Conversely, that all-time high of $2,790 is very near now, less than 1% away from current levels. Once above that, a fresh all-time high will present itself. Meanwhile, some analysts and strategists have penciled in calls for $3,000, but $2,800 looks to be a good starting point as the next resistance on the upside. 

XAU/USD: Daily Chart

GDP FAQs

A country’s Gross Domestic Product (GDP) measures the rate of growth of its economy over a given period of time, usually a quarter. The most reliable figures are those that compare GDP to the previous quarter e.g Q2 of 2023 vs Q1 of 2023, or to the same period in the previous year, e.g Q2 of 2023 vs Q2 of 2022. Annualized quarterly GDP figures extrapolate the growth rate of the quarter as if it were constant for the rest of the year. These can be misleading, however, if temporary shocks impact growth in one quarter but are unlikely to last all year – such as happened in the first quarter of 2020 at the outbreak of the covid pandemic, when growth plummeted.
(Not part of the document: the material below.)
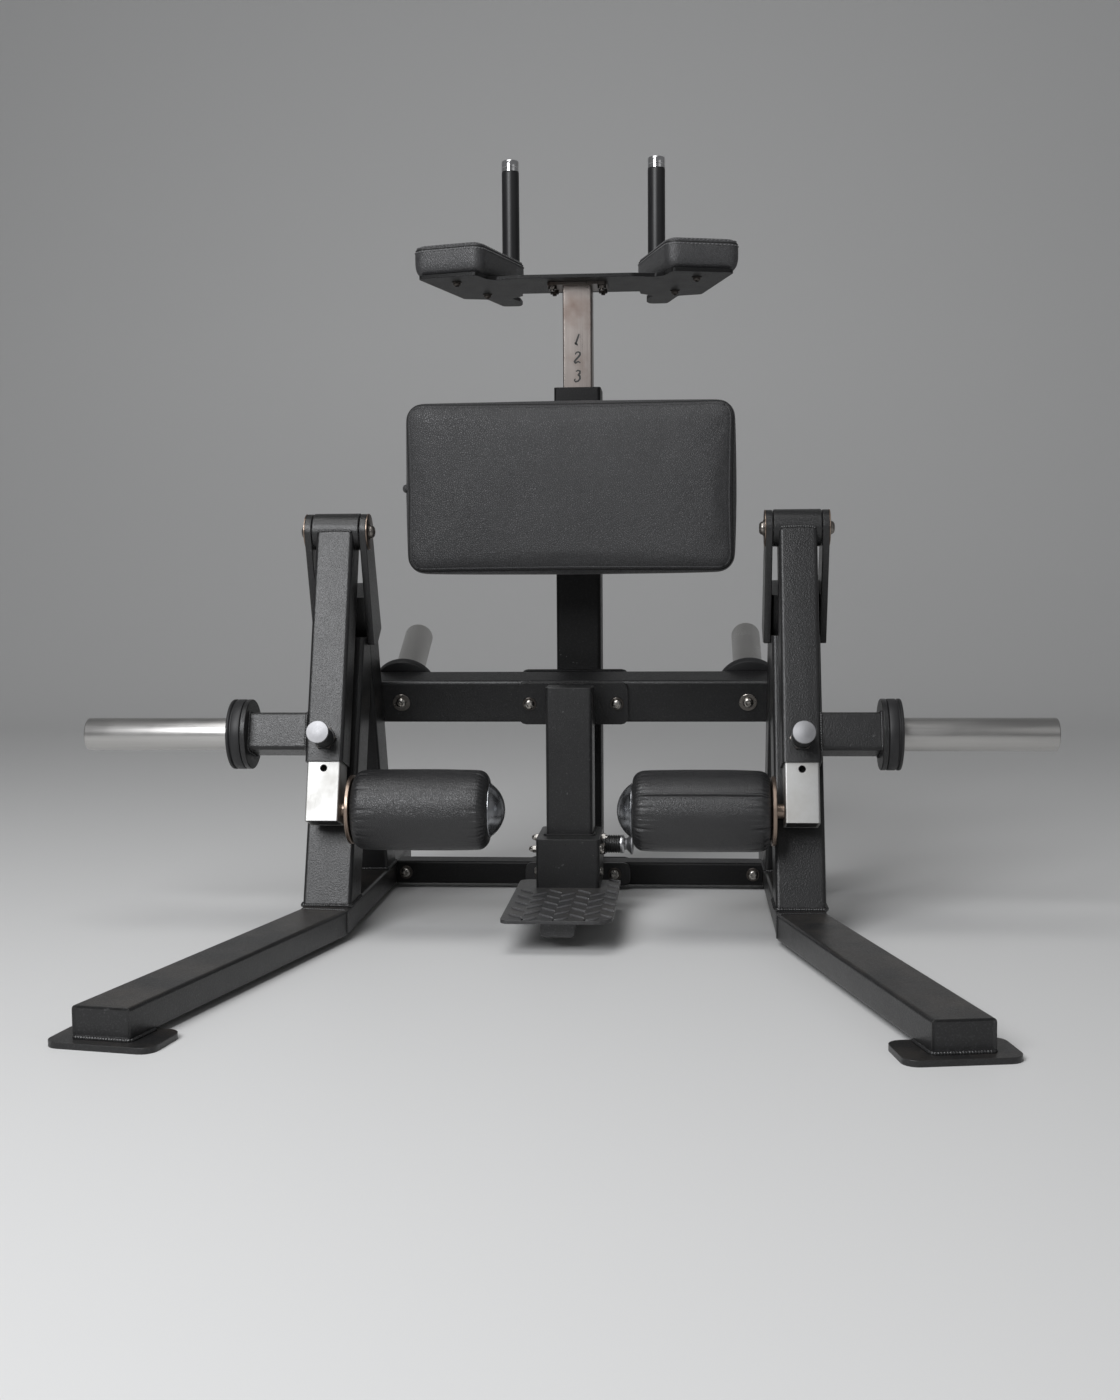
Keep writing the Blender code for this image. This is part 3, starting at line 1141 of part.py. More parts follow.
def build_step(step):
    """Step: a deep sleeve and its liner round the column, standing on the tread plate."""
    bottom = STEP_PLATE_TOP - STEP_SEAT_DEPTH + SEAT_GAP
    top = bottom + STEP_SLEEVE_HEIGHT
    rear = step_sleeve_rear()
    middle = (0, (STEP_SLEEVE_FRONT + rear) / 2)
    sleeve = upright_tube("step_sleeve", STEP_SLEEVE_WIDTH, rear - STEP_SLEEVE_FRONT, TUBE_CORNER, middle,
                          bottom, top, step, "black_steel")
    room = upright_tube("step_sleeve_bore", step_bore(), step_bore(), TUBE_CORNER, (0, STEP_COLUMN_CENTRE),
                        bottom - STEP_LINER, top + STEP_LINER, step, "black_steel")
    combine(sleeve, room, "DIFFERENCE")
    place = step_pin_frame()
    combine(sleeve, pin_boss_guide("step_pin_boss", place, step_side_wall(), step), "UNION")
    combine(sleeve, pin_hole_guide("step_pin_hole", place, step_side_wall(), step), "DIFFERENCE")
    outer = STEP_COLUMN + 2 * (SLIDE_CLEARANCE + STEP_LINER)
    upright_tube("step_liner", outer, outer, TUBE_CORNER, (0, STEP_COLUMN_CENTRE), bottom,
                 top + STEP_LINER_PROUD, step, "black_plastic", wall=STEP_LINER)
    build_tread(step)


def step_sleeve_rear():
    return STEP_COLUMN_CENTRE + step_bore() / 2 + STEP_SLEEVE_WALL


def build_tread(step):
    """Tread plate, notched round the column, with a sunk seat for the sleeve and a spine bar below."""
    half = STEP_PLATE_WIDTH / 2
    notch = STEP_COLUMN / 2 + STEP_NOTCH_CLEARANCE
    notch_front = STEP_COLUMN_FRONT - STEP_NOTCH_CLEARANCE
    corners = [(-half, STEP_PLATE_FRONT), (half, STEP_PLATE_FRONT), (half, STEP_PLATE_REAR),
               (notch, STEP_PLATE_REAR), (notch, notch_front), (-notch, notch_front),
               (-notch, STEP_PLATE_REAR), (-half, STEP_PLATE_REAR)]
    front_left, front_right, rear_right, rear_left = STEP_PLATE_CORNERS
    radii = [front_left, front_right, rear_right, 0.0, 0.0, 0.0, 0.0, rear_left]
    outline = rounded_polygon(corners, radii, steps=4)
    deck = plate("step_tread", outline, STEP_PLATE, Matrix.Translation((0, 0, STEP_PLATE_TOP - STEP_PLATE)),
                 step, "black_steel")
    spine_top = STEP_PLATE_TOP - 0.5 * STEP_PLATE
    spine_bottom = STEP_PLATE_TOP - STEP_PLATE - STEP_SPINE_HEIGHT
    level = (spine_top + spine_bottom) / 2
    outline = rounded_rectangle(STEP_SPINE_WIDTH, spine_top - spine_bottom, TUBE_CORNER)
    back = Vector((0, 1, 0))
    planes = [(Vector((0, depth, 0)), back)
              for depth in (STEP_PLATE_FRONT + STEP_SPINE_SETBACK, notch_front - STEP_NOTCH_CLEARANCE)]
    spine = straight_tube("step_spine", outline, Vector((0, 0, level)), Vector((1, 0, 0)), Vector((0, 0, 1)),
                          back, planes, step, "black_steel")
    combine(deck, spine, "UNION")
    seat_front = STEP_SLEEVE_FRONT - SEAT_GAP
    seat_length = step_sleeve_rear() + SEAT_GAP - seat_front
    outline = rounded_rectangle(STEP_SLEEVE_WIDTH + 2 * SEAT_GAP, seat_length, TUBE_CORNER + SEAT_GAP)
    place = Matrix.Translation((0, seat_front + seat_length / 2, STEP_PLATE_TOP - STEP_SEAT_DEPTH))
    seat = plate("step_seat", outline, STEP_SEAT_DEPTH + CUT_OVERSHOOT, place, step, "black_steel")
    combine(deck, seat, "DIFFERENCE")


def main():
    clear_scene()
    root = empty("machine", location=(0.0, -footprint_centre(), 0.0))
    build_frame(root)
    build_moving_arms(root)
    rest = empty("rest_slide", root)
    build_rest(rest)
    build_pin_knob("rest_pin_knob", rest_pin_frame(), COLUMN_WALL, root)
    step = empty("step_slide", root)
    build_step(step)
    build_pin_knob("step_pin_knob", step_pin_frame(), step_side_wall(), step)


main()
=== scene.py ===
"""Looks of the standing hamstring machine: finishes, cushions, fasteners, studio and camera.

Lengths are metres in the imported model's frame. Several places are measured in depth from
the seat of the upper beam, and at() carries them into the frame.
"""

import json
import random
from math import asin, atan2, copysign, cos, exp, pi, radians, sin, tan, tanh

import bmesh
import bpy
from mathutils import Matrix, Vector, noise
from mathutils.bvhtree import BVHTree


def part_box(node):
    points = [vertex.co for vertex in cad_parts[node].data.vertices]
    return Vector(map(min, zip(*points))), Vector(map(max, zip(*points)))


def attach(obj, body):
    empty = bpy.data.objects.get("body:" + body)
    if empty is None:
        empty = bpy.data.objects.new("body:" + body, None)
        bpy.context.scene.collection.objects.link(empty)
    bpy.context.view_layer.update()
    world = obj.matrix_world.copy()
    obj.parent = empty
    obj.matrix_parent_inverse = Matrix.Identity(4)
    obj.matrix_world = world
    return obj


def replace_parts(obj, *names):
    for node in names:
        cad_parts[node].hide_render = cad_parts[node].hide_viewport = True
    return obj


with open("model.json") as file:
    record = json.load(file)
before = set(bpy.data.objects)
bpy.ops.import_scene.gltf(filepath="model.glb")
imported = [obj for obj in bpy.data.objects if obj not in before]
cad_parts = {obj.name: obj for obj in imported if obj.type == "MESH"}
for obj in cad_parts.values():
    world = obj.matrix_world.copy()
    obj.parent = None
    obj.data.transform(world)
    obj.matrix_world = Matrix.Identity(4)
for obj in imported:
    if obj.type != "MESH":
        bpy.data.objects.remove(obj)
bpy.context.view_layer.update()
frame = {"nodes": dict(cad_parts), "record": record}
scene = bpy.context.scene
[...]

A higher GDP result is generally positive for a nation’s currency as it reflects a growing economy, which is more likely to produce goods and services that can be exported, as well as attracting higher foreign investment. By the same token, when GDP falls it is usually negative for the currency. When an economy grows people tend to spend more, which leads to inflation. The country’s central bank then has to put up interest rates to combat the inflation with the side effect of attracting more capital inflows from global investors, thus helping the local currency appreciate.

When an economy grows and GDP is rising, people tend to spend more which leads to inflation. The country’s central bank then has to put up interest rates to combat the inflation. Higher interest rates are negative for Gold because they increase the opportunity-cost of holding Gold versus placing the money in a cash deposit account. Therefore, a higher GDP growth rate is usually a bearish factor for Gold price.